**WHAT YOU SHOULD DO:** Exactly repeat the lines starting at the one that holds "print(name, len(shape.Solids), round(shape.Volume, 1))" and ending at the one that holds "return material". Both end lines count; leave out everything else.

**STORED DATA:**
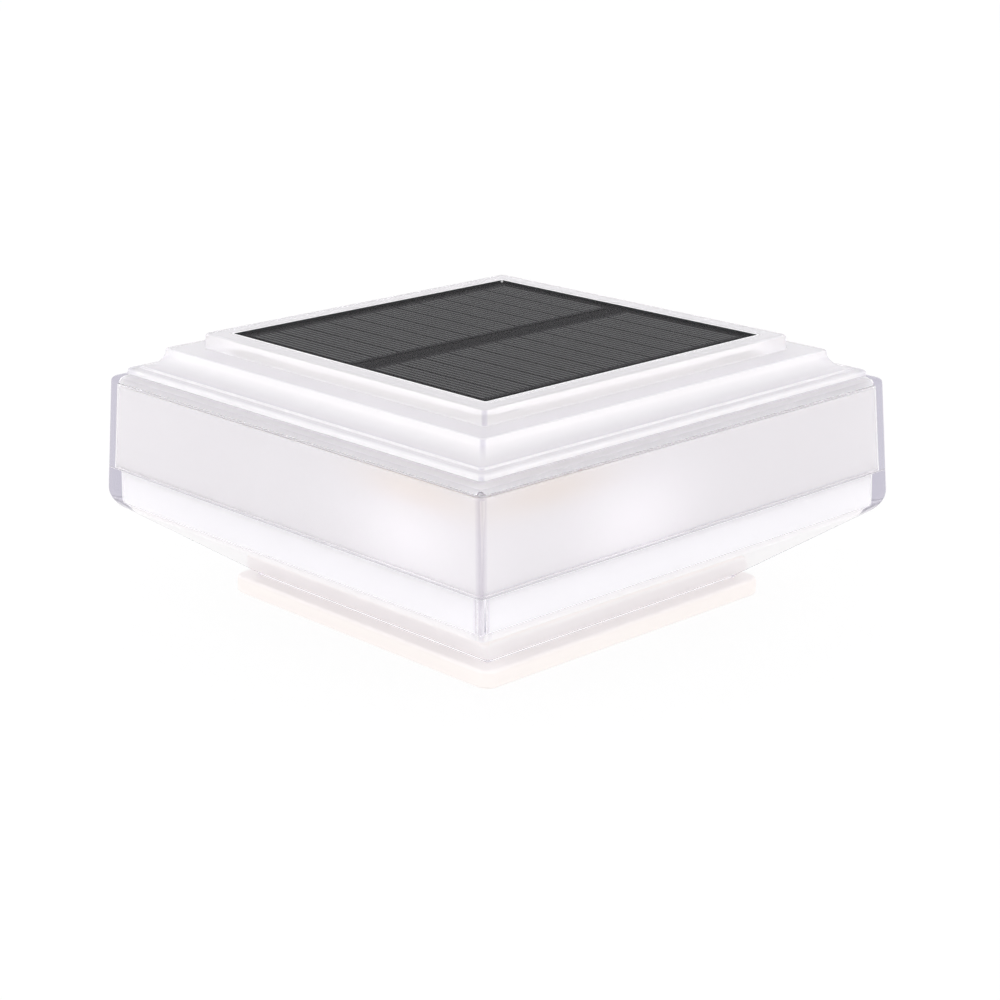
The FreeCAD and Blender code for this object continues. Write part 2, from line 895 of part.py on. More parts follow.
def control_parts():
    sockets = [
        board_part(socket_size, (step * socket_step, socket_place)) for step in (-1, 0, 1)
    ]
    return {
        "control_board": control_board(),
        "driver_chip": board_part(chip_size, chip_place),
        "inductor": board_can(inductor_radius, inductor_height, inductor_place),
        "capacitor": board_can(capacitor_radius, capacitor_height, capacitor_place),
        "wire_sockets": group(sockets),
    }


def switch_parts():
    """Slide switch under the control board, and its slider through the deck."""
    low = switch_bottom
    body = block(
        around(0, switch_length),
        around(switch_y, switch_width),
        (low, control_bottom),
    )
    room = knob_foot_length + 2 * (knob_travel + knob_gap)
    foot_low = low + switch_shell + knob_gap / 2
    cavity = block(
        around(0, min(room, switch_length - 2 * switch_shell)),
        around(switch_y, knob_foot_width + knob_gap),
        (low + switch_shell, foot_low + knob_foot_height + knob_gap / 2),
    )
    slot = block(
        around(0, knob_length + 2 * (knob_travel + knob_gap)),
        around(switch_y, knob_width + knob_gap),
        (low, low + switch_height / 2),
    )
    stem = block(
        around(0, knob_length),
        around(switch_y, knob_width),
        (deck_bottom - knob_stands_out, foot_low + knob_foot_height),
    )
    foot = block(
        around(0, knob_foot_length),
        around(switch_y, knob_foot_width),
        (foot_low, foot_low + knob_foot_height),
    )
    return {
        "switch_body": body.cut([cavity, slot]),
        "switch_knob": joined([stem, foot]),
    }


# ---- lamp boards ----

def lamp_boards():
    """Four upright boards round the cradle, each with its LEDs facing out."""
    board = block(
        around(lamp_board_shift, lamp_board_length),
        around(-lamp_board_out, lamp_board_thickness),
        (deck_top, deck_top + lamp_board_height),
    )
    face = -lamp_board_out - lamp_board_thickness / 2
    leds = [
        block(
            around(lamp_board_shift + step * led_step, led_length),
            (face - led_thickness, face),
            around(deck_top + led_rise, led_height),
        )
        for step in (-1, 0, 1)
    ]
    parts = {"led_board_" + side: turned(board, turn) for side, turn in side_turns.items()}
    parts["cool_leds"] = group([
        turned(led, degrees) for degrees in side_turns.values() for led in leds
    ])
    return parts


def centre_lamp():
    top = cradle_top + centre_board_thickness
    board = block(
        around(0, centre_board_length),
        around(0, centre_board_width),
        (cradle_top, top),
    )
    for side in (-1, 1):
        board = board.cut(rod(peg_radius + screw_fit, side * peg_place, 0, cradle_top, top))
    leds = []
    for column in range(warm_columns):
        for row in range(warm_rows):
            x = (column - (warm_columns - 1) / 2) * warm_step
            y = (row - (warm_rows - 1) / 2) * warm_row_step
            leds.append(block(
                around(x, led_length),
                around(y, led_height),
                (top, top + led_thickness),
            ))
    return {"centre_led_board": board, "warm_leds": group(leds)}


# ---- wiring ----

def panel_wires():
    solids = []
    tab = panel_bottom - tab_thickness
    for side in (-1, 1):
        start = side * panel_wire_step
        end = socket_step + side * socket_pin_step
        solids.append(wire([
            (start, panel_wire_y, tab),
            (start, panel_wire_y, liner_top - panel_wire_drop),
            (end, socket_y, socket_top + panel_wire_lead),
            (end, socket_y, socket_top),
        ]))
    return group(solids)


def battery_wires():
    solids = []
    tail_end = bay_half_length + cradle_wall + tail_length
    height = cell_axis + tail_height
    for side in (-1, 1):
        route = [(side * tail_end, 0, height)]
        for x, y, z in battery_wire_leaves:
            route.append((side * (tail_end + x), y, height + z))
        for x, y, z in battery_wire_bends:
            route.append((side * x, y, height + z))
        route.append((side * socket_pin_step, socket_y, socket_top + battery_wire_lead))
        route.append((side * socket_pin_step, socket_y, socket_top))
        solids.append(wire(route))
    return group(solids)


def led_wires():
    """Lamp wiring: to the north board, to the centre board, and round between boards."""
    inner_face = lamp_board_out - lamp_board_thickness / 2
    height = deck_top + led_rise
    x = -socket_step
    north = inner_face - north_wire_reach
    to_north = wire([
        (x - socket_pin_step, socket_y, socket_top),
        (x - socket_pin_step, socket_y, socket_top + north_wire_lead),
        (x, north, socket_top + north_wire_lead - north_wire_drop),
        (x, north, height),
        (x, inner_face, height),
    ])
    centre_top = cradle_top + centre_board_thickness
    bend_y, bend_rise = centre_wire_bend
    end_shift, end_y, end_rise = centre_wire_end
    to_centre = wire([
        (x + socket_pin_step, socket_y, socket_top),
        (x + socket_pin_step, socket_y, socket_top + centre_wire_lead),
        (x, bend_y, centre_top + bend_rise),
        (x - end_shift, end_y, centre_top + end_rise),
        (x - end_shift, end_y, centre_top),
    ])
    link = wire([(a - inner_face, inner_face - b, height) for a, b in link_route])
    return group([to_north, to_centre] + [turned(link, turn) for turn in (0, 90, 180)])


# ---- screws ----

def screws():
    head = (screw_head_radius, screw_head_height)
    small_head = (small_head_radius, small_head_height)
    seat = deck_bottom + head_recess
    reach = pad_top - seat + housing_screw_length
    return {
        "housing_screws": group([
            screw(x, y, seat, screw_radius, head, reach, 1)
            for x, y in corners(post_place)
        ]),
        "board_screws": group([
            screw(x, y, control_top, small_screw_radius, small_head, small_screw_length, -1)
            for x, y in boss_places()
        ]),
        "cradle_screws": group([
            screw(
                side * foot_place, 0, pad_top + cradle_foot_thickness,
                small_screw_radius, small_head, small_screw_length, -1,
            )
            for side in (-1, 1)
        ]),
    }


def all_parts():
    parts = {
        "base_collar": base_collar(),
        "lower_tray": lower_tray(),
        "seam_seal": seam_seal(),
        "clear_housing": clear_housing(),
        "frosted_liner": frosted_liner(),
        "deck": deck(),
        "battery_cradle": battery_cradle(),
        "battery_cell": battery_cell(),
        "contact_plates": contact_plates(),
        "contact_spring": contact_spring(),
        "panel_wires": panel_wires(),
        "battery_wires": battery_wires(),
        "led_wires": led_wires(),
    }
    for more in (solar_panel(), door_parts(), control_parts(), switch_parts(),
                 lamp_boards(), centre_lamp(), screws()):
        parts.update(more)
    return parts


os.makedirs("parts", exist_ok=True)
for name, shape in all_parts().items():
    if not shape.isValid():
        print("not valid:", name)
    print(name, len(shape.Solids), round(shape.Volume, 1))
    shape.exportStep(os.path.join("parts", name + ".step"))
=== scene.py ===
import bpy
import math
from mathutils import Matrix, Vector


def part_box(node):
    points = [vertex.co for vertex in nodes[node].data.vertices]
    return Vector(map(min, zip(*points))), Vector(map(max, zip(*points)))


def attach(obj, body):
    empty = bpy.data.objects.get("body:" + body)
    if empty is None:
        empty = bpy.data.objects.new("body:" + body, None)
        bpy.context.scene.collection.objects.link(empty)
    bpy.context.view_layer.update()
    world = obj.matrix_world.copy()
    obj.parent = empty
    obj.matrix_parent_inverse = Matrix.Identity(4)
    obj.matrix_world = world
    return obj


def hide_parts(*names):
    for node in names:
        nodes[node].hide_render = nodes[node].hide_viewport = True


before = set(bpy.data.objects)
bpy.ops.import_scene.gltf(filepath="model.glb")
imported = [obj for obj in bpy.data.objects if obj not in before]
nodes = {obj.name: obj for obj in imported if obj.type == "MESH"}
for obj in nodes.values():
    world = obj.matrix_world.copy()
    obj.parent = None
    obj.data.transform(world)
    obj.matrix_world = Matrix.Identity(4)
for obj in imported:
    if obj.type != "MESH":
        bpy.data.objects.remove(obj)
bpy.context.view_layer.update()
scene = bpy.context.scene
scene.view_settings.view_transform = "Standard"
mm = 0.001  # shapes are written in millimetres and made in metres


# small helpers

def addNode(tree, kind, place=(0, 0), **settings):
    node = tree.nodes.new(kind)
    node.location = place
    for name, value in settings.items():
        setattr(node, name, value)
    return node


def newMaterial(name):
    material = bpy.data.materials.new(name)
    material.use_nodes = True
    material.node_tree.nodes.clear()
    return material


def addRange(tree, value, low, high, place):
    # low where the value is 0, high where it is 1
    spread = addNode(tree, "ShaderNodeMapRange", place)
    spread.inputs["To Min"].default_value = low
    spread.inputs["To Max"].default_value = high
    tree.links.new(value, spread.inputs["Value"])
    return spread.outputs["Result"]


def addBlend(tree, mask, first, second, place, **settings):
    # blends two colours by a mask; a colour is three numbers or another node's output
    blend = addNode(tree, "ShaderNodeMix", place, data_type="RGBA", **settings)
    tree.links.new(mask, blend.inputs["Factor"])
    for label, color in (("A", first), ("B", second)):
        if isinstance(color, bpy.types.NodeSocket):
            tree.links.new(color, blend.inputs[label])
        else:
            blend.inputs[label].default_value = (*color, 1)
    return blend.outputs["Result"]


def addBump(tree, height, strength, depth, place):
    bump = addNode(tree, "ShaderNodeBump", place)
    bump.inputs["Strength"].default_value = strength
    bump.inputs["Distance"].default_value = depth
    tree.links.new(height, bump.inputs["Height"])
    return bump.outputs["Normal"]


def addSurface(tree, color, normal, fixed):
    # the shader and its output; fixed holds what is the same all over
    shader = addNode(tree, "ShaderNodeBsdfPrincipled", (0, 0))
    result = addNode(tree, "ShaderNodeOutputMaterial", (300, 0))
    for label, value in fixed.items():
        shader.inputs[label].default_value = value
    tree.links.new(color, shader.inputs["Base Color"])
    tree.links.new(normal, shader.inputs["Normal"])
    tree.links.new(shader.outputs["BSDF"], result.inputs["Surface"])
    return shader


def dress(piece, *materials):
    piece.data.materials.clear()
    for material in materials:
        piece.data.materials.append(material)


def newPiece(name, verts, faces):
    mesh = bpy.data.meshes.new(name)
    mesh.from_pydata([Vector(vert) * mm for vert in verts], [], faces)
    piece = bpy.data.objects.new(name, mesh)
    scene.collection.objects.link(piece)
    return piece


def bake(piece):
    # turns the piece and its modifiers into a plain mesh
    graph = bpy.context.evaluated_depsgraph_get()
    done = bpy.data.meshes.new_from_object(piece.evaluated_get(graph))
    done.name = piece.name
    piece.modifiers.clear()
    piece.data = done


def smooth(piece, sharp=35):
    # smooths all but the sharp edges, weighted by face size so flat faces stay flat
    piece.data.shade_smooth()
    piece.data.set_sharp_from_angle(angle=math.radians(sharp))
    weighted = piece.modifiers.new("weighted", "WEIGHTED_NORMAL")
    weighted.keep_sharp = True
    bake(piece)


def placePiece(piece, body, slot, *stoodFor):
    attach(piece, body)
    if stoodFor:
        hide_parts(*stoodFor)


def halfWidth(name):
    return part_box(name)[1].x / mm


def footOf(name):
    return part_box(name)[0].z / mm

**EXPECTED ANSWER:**
    print(name, len(shape.Solids), round(shape.Volume, 1))
    shape.exportStep(os.path.join("parts", name + ".step"))
=== scene.py ===
import bpy
import math
from mathutils import Matrix, Vector


def part_box(node):
    points = [vertex.co for vertex in nodes[node].data.vertices]
    return Vector(map(min, zip(*points))), Vector(map(max, zip(*points)))


def attach(obj, body):
    empty = bpy.data.objects.get("body:" + body)
    if empty is None:
        empty = bpy.data.objects.new("body:" + body, None)
        bpy.context.scene.collection.objects.link(empty)
    bpy.context.view_layer.update()
    world = obj.matrix_world.copy()
    obj.parent = empty
    obj.matrix_parent_inverse = Matrix.Identity(4)
    obj.matrix_world = world
    return obj


def hide_parts(*names):
    for node in names:
        nodes[node].hide_render = nodes[node].hide_viewport = True


before = set(bpy.data.objects)
bpy.ops.import_scene.gltf(filepath="model.glb")
imported = [obj for obj in bpy.data.objects if obj not in before]
nodes = {obj.name: obj for obj in imported if obj.type == "MESH"}
for obj in nodes.values():
    world = obj.matrix_world.copy()
    obj.parent = None
    obj.data.transform(world)
    obj.matrix_world = Matrix.Identity(4)
for obj in imported:
    if obj.type != "MESH":
        bpy.data.objects.remove(obj)
bpy.context.view_layer.update()
scene = bpy.context.scene
scene.view_settings.view_transform = "Standard"
mm = 0.001  # shapes are written in millimetres and made in metres


# small helpers

def addNode(tree, kind, place=(0, 0), **settings):
    node = tree.nodes.new(kind)
    node.location = place
    for name, value in settings.items():
        setattr(node, name, value)
    return node


def newMaterial(name):
    material = bpy.data.materials.new(name)
    material.use_nodes = True
    material.node_tree.nodes.clear()
    return material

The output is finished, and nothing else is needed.